Longstreet attempted to march his men into position secretly until he came to a hill he would have to march over which would make his column visible to a Union observation post on Little Round Top. Rather than going off-road and marching around the hill (which one of his top artillerymen demonstrated was possible) Longstreet counter marched back to where he had began and well out of his way to get to the reverse slope of the hill. The day was hot, upper 80s and high humidity and the lead until, Joseph Kershaw’s South Carolinians marched approximately 17 miles that day before they got into position.

When Longstreet arrived he found the situation was not what had been described to him in the morning. Union troops occupied a position only 400 yards from his on a rise of ground belonging to Joseph Sherfy’s peach orchard. One of Longstreet’s senior commanders, John Bell Hood proposed continuing the march to get onto the Union flank and even into its rear. His scouts had advanced to within sight of the Union II Corps baggage train situated behind Little Round Top. It was a prize waiting to be plucked. Longstreet sought out Lee, who was waiting, as was the rest of the army for the assault to begin. Lee ordered the attack. Hood again asked for permission to march around the flank. With only about 3 hours of daylight remaining and Lee breathing down Longstreet’s neck he could not allow it.

Hood’s men went in first. Hood’s old Texas Brigade advanced through the Bushman farm followed shortly by Henry Benning’s Georgians. Union sharpshooters were positioned on the farm but proved to be a minor annoyance and were pushed aside quickly. After about 10 minutes somewhere on the farm, it is believed in the orchard, Hood was hit by shrapnel in his right arm and taken to the rear. No one could find the senior brigade commander Evander Law, who was in the dark as to what the strategy was to begin with. The coordination that Hood could have exerted was now lost and each of his brigades, and even some regiments, fought their own fight.

Longstreet’s men did drive the Union soldiers out of Sherfy’s Peach Orchard and did drive the Union forces back about a mile but the attack did not flank the Union line, though they nearly broke it. Thanks to quick thinking and quick action the attack was blunted all across the line. Perhaps it was because of that one artillery round that knocked John Bell Hood out of action on the Bushman farm.

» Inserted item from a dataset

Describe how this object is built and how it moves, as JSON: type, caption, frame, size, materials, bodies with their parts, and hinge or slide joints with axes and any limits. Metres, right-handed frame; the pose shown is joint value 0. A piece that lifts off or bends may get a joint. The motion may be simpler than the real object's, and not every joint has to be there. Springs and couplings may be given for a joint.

For Hood his arm would be spared amputation but it would be useless for the remainder of his life. He would lose a leg a few months later but would rise to command an army in the western theater before racking up horrific casualties and becoming the most hated man in the Confederacy. Longstreet’s turn would come after the war. He was negligent (not following Lee’s morning attack order), he drug his feet (it took 4 hours to move the 3 miles to get in position) and he attacked half-heartedly (the fighting he and his opponents did debunk this) it was charged. The only conclusion that could be drawn was that it was his fault that the South lost the battle and subsequently the war. His subordinates disputed this but Longstreet had alienated many of them during the war when he tried to court-martial several of them following a disastrous attack near Knoxville in the fall. It was not until the publication of the novel The Killer Angels in 1974 and the 1993 film Gettysburg that Longstreet’s image received a makeover.

Michael Bushman could not care about any of this. For the most part his farm was spared much of the destruction other farms along the battle lines endured but his fences were torn down and his land was dug up. The barn was used as a field hospital and eight Confederate soldiers were buried there for a time. His wife died shortly after the war and he remarried. Michael Bushman died in 1893. The farm was willed to the children of his first marriage but since there were no children the farm was put up for auction and sold to the Gettysburg Battlefield Memorial Association and later transferred to the National Park Service in 1933. The farm is visible from both Warfield Ridge on South Confederate Avenue and Union positions on Little Round Top and Devil’s Den. The horse trail provides access to anyone who wishes to visit the farm and the home has been renovated and is available to be rented out.